# How cold is too cold for golden pups?



## Winniedog12 (Oct 25, 2016)

hi! I have a 3 1/2 month old golden retriever puppy. She loves to go outside and sit in our sunroom. The problem is, it's getting cold and I don't know how long to allow her outdoors. It was 40 degrees this morning and she spent two hours in the sunroom. There's no heat in there and it was freezing. Every time I brought her in the house, she cried until I let her back out. How cold is too cold for Goldens to be outside? Also, should I limit the time outside? We have a dog door in the sunroom, so she sometimes lays on the cold tile floor or she'll just go outside. She loves it out there. We keep our house at around 68-70 degrees so it might be too hot in here for her right now. I just don't want her to stay outside in the cold for longer than she should. Thanks!


----------



## Cpc1972 (Feb 23, 2015)

Goldens love the cold. We brought Chloe home in the coldest part of winter. It was hard to get her to come inside. I wouldn't worry to much. 40 degrees is pretty warm.


----------



## Wolfeye (Sep 15, 2015)

I don't know about puppies. They tend to be less able to regulate their body temperature than adults. By 3-6 months of age though, they should be able to handle well below freezing as long as they are able to be active. Adults can be really impervious to cold. We had Fenris out for short walks at -7F and he did fine. He'd also willingly go swimming in any temp water. Never saw him shiver. Conversely, my puppy got wet in a cold stream and was shivering at 50F. It's hard to say if he was cold, as he was somewhat nervous about the whole first time splashing in the water thing.

I always followed the rule that if it was less than 20F I'd try and limit outside time for my adult dogs. Above that they seemed impervious to it. One thing to watch out for is snow/ice getting lodged between their toes. That was always a problem for Fenris. We had to stop innumerable times on Winter hikes and clean out his paws. It's not so bad when it's really cold b/c the snow isn't wet and sticky. That's the worst for paws.

Fenris enjoying a cold day romp (I still can't believe he's dead):


----------



## Piper_the_goldenpuppy (Aug 26, 2016)

I think Goldens are kept so warm by their fur that they don't notice it. Its like the best blanket in the winter, and provides shade in the summer. It protects them against most temperature changes. Thats why you don't need to shave them (and don't want to) during summer time. 

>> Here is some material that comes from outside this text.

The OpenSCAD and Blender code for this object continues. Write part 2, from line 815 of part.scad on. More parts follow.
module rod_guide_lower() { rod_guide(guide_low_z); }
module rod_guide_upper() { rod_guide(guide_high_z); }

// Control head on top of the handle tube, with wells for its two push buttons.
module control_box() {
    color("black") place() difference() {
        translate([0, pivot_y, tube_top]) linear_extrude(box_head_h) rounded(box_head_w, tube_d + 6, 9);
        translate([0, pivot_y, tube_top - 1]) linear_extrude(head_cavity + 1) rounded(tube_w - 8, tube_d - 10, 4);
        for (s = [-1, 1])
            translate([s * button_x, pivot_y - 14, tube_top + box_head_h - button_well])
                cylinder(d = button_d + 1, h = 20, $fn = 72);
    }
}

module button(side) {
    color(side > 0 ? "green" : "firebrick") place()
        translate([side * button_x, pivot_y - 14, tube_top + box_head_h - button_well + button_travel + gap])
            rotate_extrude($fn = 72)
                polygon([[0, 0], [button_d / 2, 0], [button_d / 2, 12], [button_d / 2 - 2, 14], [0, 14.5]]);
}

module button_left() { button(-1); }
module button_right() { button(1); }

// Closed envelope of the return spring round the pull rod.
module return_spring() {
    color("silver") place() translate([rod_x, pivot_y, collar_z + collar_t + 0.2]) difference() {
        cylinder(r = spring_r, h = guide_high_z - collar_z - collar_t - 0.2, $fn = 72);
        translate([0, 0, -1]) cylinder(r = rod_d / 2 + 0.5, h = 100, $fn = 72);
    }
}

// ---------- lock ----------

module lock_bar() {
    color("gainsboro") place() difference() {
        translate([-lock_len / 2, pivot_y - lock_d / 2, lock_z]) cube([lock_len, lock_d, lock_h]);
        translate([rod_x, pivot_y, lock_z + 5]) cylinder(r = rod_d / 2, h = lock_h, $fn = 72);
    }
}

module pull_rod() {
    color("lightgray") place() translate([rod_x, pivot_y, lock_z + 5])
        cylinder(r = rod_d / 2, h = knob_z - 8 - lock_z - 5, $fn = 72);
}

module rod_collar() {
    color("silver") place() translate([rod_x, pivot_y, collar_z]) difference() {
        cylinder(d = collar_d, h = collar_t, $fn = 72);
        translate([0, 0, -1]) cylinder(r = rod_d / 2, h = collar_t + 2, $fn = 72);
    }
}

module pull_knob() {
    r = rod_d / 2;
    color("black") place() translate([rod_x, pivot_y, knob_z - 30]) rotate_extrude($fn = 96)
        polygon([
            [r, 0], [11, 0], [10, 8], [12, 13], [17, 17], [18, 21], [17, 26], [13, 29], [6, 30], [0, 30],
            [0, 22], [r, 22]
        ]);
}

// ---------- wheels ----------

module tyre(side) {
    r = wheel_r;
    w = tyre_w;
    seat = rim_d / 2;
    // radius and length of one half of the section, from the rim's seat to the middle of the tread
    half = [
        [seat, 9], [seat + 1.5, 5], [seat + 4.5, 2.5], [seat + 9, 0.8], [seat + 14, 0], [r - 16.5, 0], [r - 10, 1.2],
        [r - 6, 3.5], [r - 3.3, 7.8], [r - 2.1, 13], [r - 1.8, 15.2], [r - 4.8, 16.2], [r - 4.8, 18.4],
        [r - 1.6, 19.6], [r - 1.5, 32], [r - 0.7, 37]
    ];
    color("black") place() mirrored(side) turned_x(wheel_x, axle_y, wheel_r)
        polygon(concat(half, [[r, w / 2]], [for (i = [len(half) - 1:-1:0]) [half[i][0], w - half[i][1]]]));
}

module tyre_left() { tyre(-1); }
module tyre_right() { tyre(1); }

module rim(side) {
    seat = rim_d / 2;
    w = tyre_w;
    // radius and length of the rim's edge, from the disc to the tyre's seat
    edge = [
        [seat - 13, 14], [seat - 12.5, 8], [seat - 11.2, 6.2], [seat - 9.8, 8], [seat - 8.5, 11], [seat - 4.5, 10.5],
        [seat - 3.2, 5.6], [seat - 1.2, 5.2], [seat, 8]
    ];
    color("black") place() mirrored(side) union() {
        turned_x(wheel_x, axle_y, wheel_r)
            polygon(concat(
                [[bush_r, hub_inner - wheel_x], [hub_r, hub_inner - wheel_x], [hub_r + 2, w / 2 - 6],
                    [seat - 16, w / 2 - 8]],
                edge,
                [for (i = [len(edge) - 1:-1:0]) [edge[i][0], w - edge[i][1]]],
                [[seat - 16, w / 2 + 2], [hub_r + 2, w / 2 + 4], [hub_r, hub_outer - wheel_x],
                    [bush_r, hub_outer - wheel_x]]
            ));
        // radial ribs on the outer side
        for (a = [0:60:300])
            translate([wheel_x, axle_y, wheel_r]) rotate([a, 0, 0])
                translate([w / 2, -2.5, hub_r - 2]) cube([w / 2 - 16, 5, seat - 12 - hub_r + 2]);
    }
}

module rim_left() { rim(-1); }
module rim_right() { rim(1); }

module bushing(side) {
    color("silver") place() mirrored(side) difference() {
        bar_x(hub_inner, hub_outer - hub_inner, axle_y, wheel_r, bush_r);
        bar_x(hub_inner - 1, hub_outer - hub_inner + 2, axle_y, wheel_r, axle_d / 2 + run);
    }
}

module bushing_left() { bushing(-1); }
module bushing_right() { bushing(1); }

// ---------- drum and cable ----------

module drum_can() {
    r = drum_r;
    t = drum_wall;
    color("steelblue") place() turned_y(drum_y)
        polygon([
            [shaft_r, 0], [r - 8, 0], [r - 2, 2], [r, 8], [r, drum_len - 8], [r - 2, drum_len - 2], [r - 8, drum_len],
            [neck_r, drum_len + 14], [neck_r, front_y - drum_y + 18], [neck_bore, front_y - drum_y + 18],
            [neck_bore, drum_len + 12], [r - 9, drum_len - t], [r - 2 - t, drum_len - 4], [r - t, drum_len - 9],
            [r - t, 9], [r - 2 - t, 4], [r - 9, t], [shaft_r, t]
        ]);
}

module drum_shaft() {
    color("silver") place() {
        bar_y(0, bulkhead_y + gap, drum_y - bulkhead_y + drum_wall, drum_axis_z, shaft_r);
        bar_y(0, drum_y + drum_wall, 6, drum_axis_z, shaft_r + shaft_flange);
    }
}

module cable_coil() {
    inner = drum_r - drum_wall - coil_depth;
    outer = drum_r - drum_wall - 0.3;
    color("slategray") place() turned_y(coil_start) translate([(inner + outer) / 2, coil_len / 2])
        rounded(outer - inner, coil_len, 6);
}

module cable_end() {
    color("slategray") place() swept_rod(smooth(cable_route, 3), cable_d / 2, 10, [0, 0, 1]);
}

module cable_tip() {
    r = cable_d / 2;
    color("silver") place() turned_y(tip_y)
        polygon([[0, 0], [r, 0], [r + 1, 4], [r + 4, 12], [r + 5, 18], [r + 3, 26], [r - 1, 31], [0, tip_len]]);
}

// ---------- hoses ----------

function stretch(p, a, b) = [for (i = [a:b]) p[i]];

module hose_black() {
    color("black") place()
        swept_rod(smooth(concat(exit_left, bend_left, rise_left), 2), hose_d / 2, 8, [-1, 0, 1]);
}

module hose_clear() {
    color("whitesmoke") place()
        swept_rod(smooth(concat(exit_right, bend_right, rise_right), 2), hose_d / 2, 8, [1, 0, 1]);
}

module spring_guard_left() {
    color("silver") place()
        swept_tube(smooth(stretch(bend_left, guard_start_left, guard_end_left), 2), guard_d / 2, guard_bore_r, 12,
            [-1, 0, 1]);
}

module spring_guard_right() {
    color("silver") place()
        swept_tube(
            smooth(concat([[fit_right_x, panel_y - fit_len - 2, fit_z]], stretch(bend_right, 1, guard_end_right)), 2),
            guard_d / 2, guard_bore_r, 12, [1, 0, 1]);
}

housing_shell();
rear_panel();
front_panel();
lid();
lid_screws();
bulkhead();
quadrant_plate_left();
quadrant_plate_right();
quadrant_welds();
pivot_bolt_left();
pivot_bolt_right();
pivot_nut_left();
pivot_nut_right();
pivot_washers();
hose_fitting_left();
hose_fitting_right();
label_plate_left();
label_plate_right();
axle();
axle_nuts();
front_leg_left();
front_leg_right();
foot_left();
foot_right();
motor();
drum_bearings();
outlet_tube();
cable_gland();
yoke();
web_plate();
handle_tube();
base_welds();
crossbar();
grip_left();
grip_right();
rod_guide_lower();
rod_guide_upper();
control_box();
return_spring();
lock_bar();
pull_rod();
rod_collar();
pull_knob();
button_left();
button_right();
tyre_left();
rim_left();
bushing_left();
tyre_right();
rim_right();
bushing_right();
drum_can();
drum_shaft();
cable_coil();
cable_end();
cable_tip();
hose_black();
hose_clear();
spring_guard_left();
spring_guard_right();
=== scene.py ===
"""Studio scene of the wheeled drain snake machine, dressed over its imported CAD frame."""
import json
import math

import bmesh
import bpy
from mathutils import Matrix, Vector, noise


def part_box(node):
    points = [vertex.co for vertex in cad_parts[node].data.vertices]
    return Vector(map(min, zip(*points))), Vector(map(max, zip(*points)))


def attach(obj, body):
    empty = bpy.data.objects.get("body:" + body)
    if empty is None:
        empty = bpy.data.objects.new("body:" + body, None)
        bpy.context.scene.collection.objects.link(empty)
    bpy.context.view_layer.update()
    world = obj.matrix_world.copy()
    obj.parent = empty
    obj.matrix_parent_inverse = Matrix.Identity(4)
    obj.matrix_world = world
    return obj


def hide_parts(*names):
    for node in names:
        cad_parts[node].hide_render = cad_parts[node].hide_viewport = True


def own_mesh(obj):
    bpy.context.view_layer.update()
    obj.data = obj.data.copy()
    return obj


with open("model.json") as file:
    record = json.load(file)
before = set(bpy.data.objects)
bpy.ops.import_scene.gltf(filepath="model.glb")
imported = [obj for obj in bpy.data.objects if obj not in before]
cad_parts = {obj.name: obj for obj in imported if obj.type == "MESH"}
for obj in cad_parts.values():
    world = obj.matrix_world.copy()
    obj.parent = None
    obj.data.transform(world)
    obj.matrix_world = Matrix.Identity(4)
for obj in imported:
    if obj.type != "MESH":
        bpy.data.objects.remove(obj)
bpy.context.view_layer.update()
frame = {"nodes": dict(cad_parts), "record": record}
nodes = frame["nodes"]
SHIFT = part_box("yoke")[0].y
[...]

I do think Wolfeye is right about puppies, they don't have the thick fur and huge undercoat that a young puppy has, and don't regulate their body temp as well. But I think as long as she has easy access to the heated parts of the house, and isn't locked up outside or in the sunroom she's fine. She probably likes the cool tile. As long as her fur isn't wet, she shouldn't get cold. When Piper was a puppy she ignored her dog bed and would walk from the living room (hardwood floors) to the kitchen to lay on the tile there. She also used to get too hot laying close to me at night time and would move away to sleep. It was summertime, but I keep my apartment pretty cool with the AC. Goldens tend to like the cold I think. Now that she has her adult coat, she's a little more protected from temperature changes (hot or cold), and so she snuggles right up next to me at night...She's so warm, sometimes I have to move to cool off!

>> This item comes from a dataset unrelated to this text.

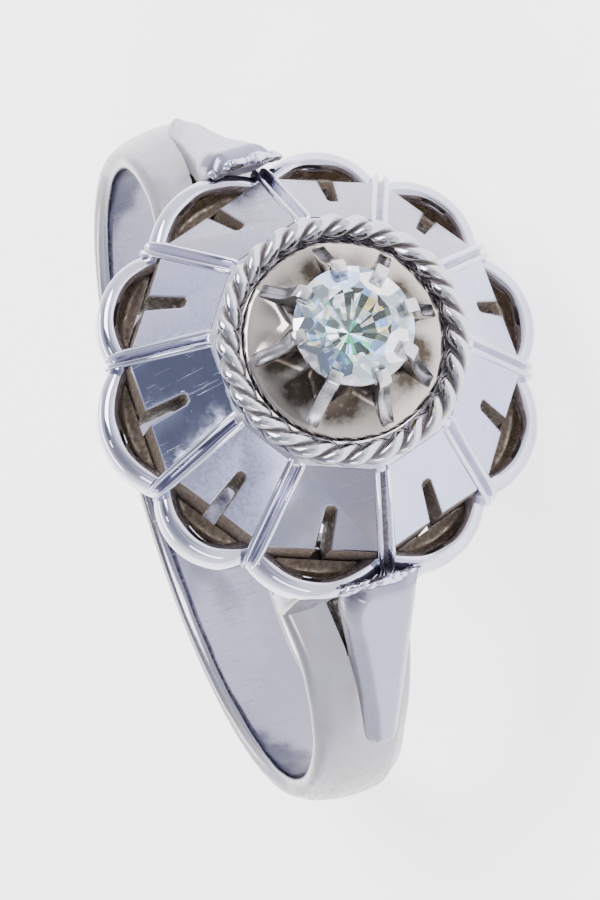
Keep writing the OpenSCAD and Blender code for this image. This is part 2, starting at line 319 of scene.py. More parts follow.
hoop = {
    "boreRadius": 8.6, "crownRadius": 9.5, "domeRadius": 3.2,
    "domeHalf": 1.4,  # the dome falls no further than at this distance from the middle
    "rowRadius": 9,  # the rows' heights are those at this radius
    "armEnd": 65,  # degrees above the horizontal where the arms stop
    "splitAt": 43.9,  # degrees above the horizontal where the slit between the arms starts
    "stepAngle": 1.5, "loopStep": 0.001,
    "insideTo": 8.65,  # radius up to which the finish is that of the inside
    # how much darker the outside is all over, the painted shade that grows lower down, and the radii where
    # both start
    "outsideDarkening": 0.06, "shadeBelow": (0.34, 6, 0), "darkeningFrom": (8.7, 9.0),
}
slit = {
    "slant": 0.14,  # how far it moves towards -Y on its way through the band
    "wallCuts": 3, "rimBevel": 0.04, "rimSegments": 3,
    "sharp": 0.9,  # radians from which an edge is one of its rims
    # painted shade in the slit: the heights and the depths below the dome over which it grows
    "shadeHeights": (5.9, 6.3), "shadeDepths": (0, 0.03),
    "shadeRadii": (8.65, 8.7),  # the painted shade keeps off the bore
    "shade": (0.9, 0.4),  # the leaf's shade to the right of the slit, from its end to its full depth
    "margin": 0.02, "overlap": 0.05,
}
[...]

Conversely to my best friend's husky. His absolute favorite spot is laying in front of the fireplace, at all seasons. He loves the snow though too and never gets cold in the winter.


----------



## B and G Mom (Oct 29, 2014)

Awwwww love that photo of Fenris! I am so sorry he is gone.

Funny enough, my boys had more of a hard time with the cold than my girls did... but my girls had thicker coats. Blossom lived for the snow, she would run down the deck stairs and make snow angels. If it was sunny your pup probably found the sun room quite temperate even if you found it cold. 

If it is very cold especially if the wind chill is bad I limit their time outdoors strictly.

And as Wolfeye mentioned you have to watch the snow between the toes!


----------



## ceegee (Mar 26, 2015)

I agree that your pup will be just fine with those temperatures! Here's mine, three months old, enjoying much colder weather!


----------



## Cpc1972 (Feb 23, 2015)

Chloe at about 11 months last NOV.


----------



## Winniedog12 (Oct 25, 2016)

Thank you so much for all the responses!! I'm glad to hear the cold doesn't affect her as much as I thought it would  I will definitely watch for snow/ice between her toes.... I never thought about that, so thank you for pointing that out. This is our first puppy and we absolutely adore her! Hopefully we won't be getting snow anytime soon, so she should be fine for a while enjoying the cold. I'll just be sure to limit the outdoors when it does start to get really cold and snowy.


----------



## jennretz (Jul 24, 2013)

Agree with all the posts above and would also add to watch out for salt if you live in an urban area. I learned that lesson the hard way with Duke when he was about 7 months old and started limping 3 blocks from home. He was too heavy for me to carry at that time. I invested in some boots and make them wear them in the winter. Lets them stay outside longer, but I limit their time in the winter.


----------



## Sweet Girl (Jun 10, 2010)

Winniedog12 said:


> Thank you so much for all the responses!! I'm glad to hear the cold doesn't affect her as much as I thought it would  I will definitely watch for snow/ice between her toes.... I never thought about that, so thank you for pointing that out. This is our first puppy and we absolutely adore her! Hopefully we won't be getting snow anytime soon, so she should be fine for a while enjoying the cold. *I'll just be sure to limit the outdoors when it does start to get really cold and snowy*.


Good luck with that! Goldens say, that's the BEST time of the year! 

Seriously, both of mine would go head first into snow banks, roll in snow, and happily spend hours out in the cold. As long as they are active, they stay amazingly warm. Even when it gets bitter cold (like minus 25-30 Celcius or minus 20 Farenheit) my last dog and current dogs are like little furnaces. I check their ears to make sure they're not getting too cold. And I use booties to protect against sidewalk salt - but also to prevent lots of snow build up between the toes. Best I have found are Pawz.


----------



## Megora (Jun 7, 2010)

Some common sense is needed, but you realize that any animal is not going to voluntarily stay somewhere if it's uncomfortable and there's options to go elsewhere. 

If your pup wants to hang out in the sunroom - let it. But keep the door open.

40 degrees is nothing to worry about. I wouldn't consider that freezing.


----------